DAVID BONIOR: I think it’s always important to have voices that express progressive views and populist views. I mean, I’m glad Ron Paul—I mean, I don’t agree with Ron Paul on very many things. In fact, you know, it’s wherever the ’tween shall meet. When we were in the House together, we used to actually vote on things together, because we came from a different perspective.


AMY GOODMAN: So would you encourage Ralph Nader to run?


DAVID BONIOR: I’m sorry, I can’t hear you.


AMY GOODMAN: Would you encourage Ralph Nader to run?


DAVID BONIOR: That’s Ralph’s decision. And I’ll—we’ll watch and see how this develops, and we’ll watch and see how the other candidates respond in the Democratic race.


AMY GOODMAN: David Bonior, I want to thank you for being with us, national campaign manager for John Edwards. John Edwards dropped out of the presidential race yesterday, where he started, in New Orleans. This is Democracy Now!, democracynow.org, the War and Peace Report. When we come back, we’ll stay with Ralph Nader, consumer advocate, three-time presidential candidate. Will he run again? He’s started an exploratory committee. Stay with us.


[break]


AMY GOODMAN: Our guest is Ralph Nader, three-time presidential candidate. Will he make it four? He has just formed an exploratory committee to decide whether to run for president here in this year, 2008. Ralph Nader, the issue of running and taking away votes from the Democrats, take that on, something that has made many people very angry, feeling that you took the race from Al Gore at a time that was absolutely critical for this country.
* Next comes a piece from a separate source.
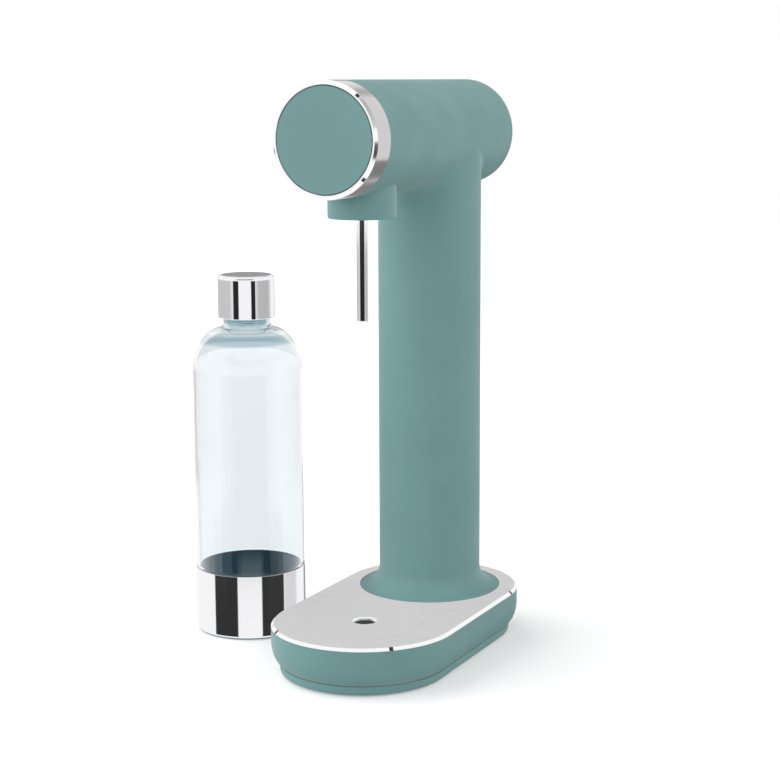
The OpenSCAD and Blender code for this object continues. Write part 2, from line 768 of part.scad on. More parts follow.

RALPH NADER: Well, if you ask Al Gore, he’ll give you ten reasons, each of which independently was a cause of his losing. He believes he won—I agree he won—in Florida, but it was stolen from him before, during, and after the election by the Secretary of State and Jeb Bush, all the way from Tallahassee to that atrocious political decision by the Supreme Court. There are a lot of “what if’s,” Amy. What if he got Tennessee? What if he got Arkansas? What if the mayor of Florida didn’t go to Madrid and not bring out thousands of his votes?